_DATA EXCERPTS_
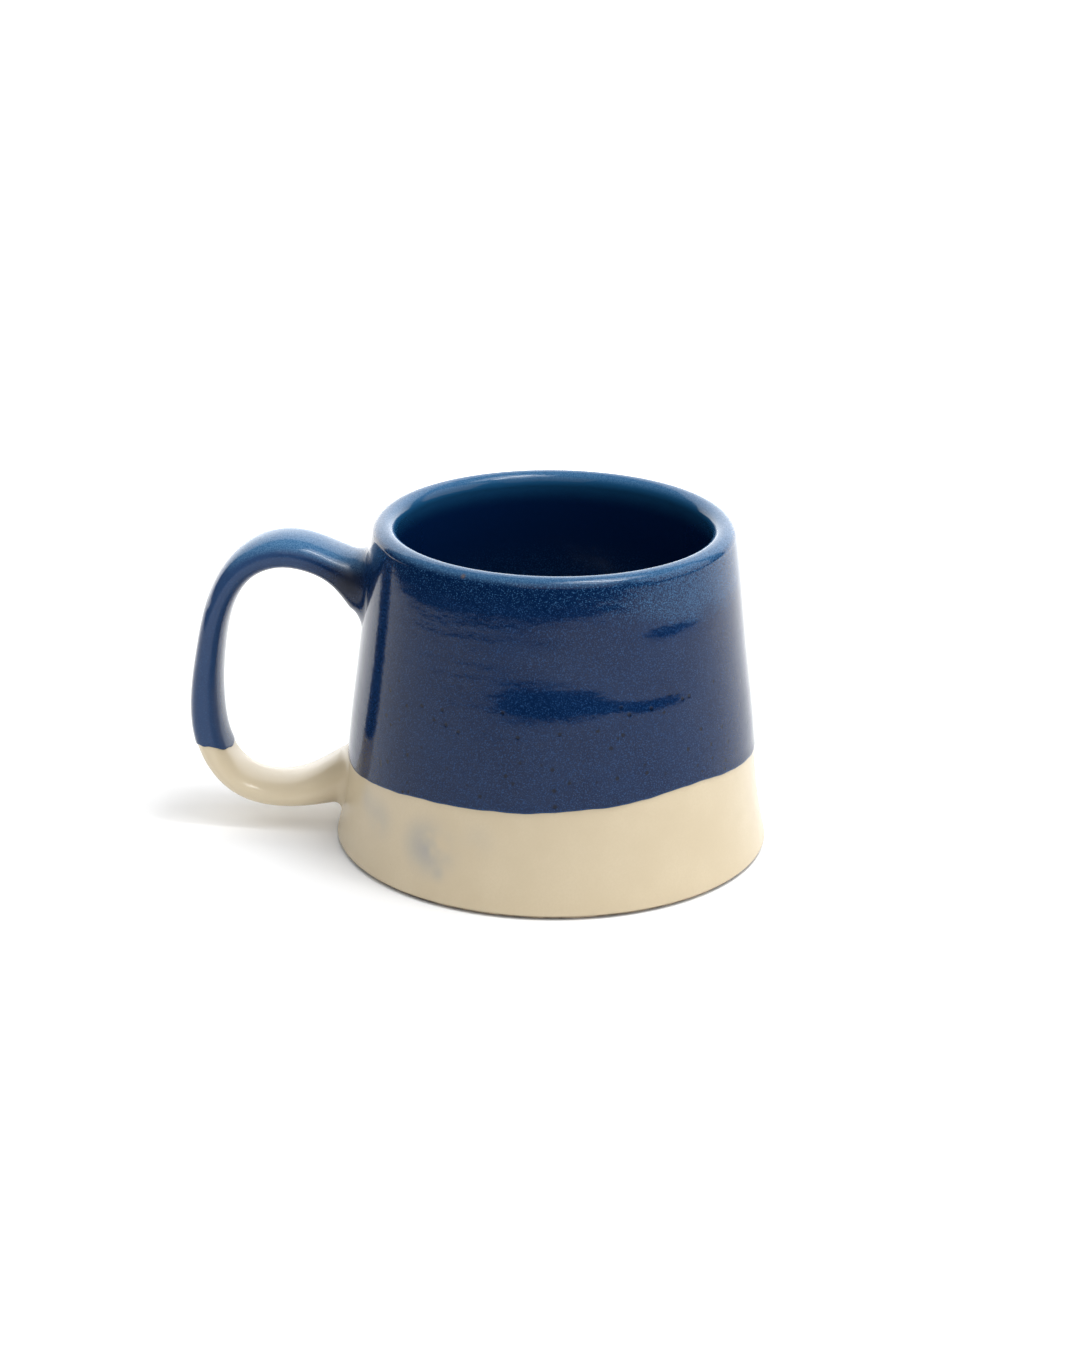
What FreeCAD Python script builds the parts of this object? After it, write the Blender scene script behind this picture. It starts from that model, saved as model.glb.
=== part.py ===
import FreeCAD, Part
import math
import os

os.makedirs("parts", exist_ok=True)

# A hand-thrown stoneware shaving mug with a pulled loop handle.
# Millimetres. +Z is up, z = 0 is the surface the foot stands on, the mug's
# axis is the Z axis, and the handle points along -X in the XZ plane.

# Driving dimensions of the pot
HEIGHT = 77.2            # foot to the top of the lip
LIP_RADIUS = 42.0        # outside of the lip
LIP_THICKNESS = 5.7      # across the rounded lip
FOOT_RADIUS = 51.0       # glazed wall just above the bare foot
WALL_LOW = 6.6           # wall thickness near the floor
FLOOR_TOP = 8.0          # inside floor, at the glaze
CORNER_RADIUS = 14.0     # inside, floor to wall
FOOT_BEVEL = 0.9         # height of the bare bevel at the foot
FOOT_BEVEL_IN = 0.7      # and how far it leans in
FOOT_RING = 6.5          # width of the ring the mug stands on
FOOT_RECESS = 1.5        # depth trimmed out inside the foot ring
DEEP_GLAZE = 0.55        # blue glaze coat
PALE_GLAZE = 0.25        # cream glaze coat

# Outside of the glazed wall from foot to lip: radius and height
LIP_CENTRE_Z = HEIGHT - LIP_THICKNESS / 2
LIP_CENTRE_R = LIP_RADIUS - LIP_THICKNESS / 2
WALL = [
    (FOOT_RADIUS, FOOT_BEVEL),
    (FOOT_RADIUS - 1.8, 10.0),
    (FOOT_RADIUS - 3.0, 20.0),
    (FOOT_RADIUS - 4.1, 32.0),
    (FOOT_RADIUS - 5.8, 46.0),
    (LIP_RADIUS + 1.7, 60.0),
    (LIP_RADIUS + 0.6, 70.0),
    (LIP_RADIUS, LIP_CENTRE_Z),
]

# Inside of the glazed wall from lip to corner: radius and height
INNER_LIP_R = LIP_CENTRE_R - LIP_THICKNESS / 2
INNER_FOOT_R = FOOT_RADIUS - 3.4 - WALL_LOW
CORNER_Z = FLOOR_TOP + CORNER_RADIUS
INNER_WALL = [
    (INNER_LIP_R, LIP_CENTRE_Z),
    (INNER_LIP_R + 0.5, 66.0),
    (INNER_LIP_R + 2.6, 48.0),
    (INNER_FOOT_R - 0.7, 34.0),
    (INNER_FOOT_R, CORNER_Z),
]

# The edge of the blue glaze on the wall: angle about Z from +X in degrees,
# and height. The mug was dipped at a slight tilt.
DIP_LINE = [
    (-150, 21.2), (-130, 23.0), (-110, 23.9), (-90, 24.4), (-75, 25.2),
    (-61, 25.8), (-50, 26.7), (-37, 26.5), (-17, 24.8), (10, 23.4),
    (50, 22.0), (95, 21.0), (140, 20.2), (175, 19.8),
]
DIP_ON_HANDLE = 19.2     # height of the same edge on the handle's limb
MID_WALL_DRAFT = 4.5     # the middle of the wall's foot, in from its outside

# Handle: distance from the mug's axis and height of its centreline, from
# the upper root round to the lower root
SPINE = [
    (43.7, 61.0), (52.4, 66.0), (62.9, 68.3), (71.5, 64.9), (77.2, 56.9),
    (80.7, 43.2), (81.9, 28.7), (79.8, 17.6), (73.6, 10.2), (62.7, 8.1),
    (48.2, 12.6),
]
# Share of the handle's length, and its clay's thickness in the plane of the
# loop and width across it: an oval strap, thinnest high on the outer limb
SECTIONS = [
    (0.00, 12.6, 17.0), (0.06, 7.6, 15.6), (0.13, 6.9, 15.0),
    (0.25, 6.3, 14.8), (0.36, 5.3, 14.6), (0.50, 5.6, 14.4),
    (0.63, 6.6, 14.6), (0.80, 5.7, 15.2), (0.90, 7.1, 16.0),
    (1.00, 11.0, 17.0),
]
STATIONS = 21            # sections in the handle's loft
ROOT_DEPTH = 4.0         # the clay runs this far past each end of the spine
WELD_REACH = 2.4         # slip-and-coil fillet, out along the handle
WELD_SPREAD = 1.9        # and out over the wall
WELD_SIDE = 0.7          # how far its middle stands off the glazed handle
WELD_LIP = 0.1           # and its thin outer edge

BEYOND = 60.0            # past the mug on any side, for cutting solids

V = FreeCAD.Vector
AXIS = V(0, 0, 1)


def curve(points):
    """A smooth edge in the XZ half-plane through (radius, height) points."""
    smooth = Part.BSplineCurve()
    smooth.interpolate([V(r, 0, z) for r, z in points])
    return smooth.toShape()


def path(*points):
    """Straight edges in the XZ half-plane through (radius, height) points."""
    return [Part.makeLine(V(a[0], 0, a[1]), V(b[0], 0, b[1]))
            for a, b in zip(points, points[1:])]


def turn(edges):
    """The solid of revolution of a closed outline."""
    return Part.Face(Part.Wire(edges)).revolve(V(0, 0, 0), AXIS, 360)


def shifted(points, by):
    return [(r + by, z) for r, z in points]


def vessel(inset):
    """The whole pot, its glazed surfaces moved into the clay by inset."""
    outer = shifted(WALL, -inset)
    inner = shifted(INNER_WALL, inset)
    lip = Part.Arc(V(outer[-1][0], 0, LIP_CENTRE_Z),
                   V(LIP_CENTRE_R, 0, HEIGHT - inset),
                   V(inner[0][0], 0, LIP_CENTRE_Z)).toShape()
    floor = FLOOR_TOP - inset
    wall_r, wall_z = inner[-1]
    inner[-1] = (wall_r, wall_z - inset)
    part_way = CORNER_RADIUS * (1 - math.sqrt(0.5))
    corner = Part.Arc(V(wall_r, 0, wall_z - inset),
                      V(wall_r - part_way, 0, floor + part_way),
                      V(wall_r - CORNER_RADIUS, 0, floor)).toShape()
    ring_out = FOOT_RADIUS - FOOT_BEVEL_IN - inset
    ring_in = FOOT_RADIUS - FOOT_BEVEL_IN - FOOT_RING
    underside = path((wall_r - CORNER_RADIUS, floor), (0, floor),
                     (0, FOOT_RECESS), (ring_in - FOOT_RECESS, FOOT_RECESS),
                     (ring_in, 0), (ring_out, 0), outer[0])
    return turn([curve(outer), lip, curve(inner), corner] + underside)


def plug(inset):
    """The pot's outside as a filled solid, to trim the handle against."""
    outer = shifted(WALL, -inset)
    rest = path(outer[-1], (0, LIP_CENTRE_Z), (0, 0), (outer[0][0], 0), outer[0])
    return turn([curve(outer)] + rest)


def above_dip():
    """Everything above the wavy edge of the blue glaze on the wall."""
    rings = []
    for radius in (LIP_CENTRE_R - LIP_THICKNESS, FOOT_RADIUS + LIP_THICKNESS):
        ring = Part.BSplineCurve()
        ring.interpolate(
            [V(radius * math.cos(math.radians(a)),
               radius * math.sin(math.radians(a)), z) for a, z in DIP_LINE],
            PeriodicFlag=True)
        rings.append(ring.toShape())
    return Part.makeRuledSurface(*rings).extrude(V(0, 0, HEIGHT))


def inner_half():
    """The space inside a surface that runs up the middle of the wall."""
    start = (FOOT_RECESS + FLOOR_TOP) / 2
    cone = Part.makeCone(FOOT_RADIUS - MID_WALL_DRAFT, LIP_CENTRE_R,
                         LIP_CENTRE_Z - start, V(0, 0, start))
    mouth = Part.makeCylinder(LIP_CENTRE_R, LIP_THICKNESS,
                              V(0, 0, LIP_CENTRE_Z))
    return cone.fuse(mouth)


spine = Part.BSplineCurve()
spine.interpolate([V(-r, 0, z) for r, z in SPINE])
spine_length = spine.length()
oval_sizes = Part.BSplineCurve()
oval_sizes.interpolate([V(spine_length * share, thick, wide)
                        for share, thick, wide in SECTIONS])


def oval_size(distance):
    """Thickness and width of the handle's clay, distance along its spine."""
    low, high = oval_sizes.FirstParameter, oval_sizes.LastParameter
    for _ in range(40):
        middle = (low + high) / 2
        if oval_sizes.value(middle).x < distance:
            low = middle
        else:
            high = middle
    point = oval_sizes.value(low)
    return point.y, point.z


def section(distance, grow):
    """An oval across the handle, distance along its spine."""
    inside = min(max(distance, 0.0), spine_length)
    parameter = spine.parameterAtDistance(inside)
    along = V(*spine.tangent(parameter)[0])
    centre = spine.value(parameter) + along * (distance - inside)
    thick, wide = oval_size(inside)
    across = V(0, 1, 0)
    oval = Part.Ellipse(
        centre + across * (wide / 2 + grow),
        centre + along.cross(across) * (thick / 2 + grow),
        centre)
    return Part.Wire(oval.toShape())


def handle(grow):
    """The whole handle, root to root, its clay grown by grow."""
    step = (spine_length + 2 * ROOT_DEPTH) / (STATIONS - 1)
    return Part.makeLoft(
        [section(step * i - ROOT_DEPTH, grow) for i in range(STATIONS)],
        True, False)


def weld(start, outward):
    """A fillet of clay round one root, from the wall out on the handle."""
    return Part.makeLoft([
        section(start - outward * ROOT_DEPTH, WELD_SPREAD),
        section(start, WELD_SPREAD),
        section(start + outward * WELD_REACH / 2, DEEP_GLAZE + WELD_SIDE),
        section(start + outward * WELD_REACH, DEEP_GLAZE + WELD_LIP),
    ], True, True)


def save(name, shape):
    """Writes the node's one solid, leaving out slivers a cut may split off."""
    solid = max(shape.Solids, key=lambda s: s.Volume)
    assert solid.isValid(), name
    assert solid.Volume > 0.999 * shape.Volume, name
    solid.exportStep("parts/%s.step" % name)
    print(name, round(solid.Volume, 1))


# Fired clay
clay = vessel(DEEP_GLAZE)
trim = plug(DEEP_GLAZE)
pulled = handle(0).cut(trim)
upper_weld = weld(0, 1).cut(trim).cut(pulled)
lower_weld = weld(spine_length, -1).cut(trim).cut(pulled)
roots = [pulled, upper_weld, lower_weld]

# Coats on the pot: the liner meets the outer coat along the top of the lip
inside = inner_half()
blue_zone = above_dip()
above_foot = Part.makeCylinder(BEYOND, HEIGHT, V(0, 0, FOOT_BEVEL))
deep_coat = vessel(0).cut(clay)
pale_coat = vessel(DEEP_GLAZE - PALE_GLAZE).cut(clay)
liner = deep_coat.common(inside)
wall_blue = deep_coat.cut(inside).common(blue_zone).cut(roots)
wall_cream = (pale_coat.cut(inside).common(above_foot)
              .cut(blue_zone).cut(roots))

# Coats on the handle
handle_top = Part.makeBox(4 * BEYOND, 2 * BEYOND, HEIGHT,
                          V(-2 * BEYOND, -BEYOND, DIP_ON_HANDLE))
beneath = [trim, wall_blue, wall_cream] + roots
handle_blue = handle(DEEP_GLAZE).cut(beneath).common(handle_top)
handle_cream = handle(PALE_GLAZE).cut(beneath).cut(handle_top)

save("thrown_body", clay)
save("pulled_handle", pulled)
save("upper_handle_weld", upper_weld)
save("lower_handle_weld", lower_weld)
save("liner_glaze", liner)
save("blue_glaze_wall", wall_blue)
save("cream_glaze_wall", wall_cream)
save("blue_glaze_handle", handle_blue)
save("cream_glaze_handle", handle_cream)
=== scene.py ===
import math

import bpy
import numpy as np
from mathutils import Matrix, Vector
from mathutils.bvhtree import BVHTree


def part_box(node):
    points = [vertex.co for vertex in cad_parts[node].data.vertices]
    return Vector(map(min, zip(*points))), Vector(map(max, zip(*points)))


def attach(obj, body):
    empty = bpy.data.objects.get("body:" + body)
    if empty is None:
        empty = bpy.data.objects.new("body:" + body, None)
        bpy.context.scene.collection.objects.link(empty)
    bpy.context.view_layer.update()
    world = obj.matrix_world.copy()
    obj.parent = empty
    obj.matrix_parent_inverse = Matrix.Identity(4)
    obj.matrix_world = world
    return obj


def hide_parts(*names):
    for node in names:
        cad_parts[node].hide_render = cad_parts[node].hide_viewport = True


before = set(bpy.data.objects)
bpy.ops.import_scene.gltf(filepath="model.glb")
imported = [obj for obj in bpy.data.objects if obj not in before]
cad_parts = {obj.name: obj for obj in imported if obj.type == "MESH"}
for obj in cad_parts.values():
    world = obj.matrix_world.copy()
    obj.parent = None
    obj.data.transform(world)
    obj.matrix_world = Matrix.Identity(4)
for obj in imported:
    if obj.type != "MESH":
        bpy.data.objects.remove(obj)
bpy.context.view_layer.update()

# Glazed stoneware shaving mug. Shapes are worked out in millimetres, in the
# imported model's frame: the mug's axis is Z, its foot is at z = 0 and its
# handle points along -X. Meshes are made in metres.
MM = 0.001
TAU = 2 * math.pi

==

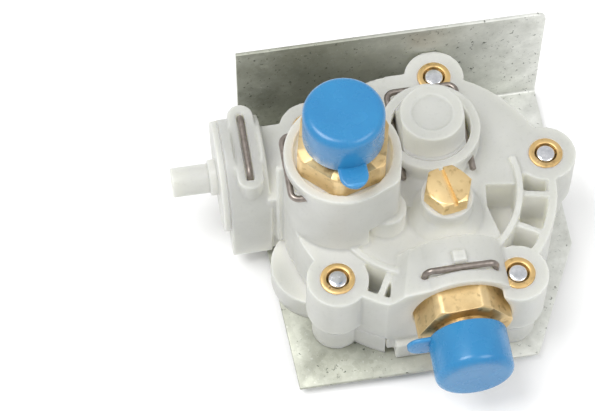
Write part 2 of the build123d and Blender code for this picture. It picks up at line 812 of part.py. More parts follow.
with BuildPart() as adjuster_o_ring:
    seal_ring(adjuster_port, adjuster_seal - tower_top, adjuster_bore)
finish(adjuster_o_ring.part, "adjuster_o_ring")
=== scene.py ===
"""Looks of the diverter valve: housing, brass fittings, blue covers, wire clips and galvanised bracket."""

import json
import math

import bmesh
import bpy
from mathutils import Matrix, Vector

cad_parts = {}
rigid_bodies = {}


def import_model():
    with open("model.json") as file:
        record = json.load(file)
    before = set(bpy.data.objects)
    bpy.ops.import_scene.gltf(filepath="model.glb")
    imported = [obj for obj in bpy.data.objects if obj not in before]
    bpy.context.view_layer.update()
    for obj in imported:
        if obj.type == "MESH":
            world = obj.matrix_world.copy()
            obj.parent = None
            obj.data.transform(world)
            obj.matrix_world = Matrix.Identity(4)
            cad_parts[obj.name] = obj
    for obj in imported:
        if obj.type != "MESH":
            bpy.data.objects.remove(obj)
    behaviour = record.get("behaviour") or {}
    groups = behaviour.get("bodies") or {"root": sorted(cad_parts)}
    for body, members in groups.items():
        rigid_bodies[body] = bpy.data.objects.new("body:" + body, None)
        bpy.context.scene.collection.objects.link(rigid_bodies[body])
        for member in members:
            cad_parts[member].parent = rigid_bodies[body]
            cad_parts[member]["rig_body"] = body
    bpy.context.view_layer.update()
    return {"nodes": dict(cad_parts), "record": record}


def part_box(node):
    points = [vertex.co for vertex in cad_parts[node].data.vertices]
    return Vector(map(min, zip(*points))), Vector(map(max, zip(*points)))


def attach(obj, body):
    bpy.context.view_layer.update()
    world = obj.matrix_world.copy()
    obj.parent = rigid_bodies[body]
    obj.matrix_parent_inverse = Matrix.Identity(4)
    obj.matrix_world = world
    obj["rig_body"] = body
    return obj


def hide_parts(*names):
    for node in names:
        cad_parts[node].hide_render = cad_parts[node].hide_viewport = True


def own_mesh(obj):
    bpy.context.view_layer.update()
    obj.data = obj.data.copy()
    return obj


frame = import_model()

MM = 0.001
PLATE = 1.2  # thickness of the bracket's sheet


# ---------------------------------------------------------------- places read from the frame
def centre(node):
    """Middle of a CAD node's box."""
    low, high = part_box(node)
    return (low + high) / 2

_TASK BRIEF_
Extract the span of lines that starts with the line containing "with BuildPart() as" and ends with the line containing "bpy.context.scene.collection.objects.link(rigid_bodies[body])". Keep it exact and add nothing.

_CORRECT OUTPUT_
with BuildPart() as adjuster_o_ring:
    seal_ring(adjuster_port, adjuster_seal - tower_top, adjuster_bore)
finish(adjuster_o_ring.part, "adjuster_o_ring")
=== scene.py ===
"""Looks of the diverter valve: housing, brass fittings, blue covers, wire clips and galvanised bracket."""

import json
import math

import bmesh
import bpy
from mathutils import Matrix, Vector

cad_parts = {}
rigid_bodies = {}


def import_model():
    with open("model.json") as file:
        record = json.load(file)
    before = set(bpy.data.objects)
    bpy.ops.import_scene.gltf(filepath="model.glb")
    imported = [obj for obj in bpy.data.objects if obj not in before]
    bpy.context.view_layer.update()
    for obj in imported:
        if obj.type == "MESH":
            world = obj.matrix_world.copy()
            obj.parent = None
            obj.data.transform(world)
            obj.matrix_world = Matrix.Identity(4)
            cad_parts[obj.name] = obj
    for obj in imported:
        if obj.type != "MESH":
            bpy.data.objects.remove(obj)
    behaviour = record.get("behaviour") or {}
    groups = behaviour.get("bodies") or {"root": sorted(cad_parts)}
    for body, members in groups.items():
        rigid_bodies[body] = bpy.data.objects.new("body:" + body, None)
        bpy.context.scene.collection.objects.link(rigid_bodies[body])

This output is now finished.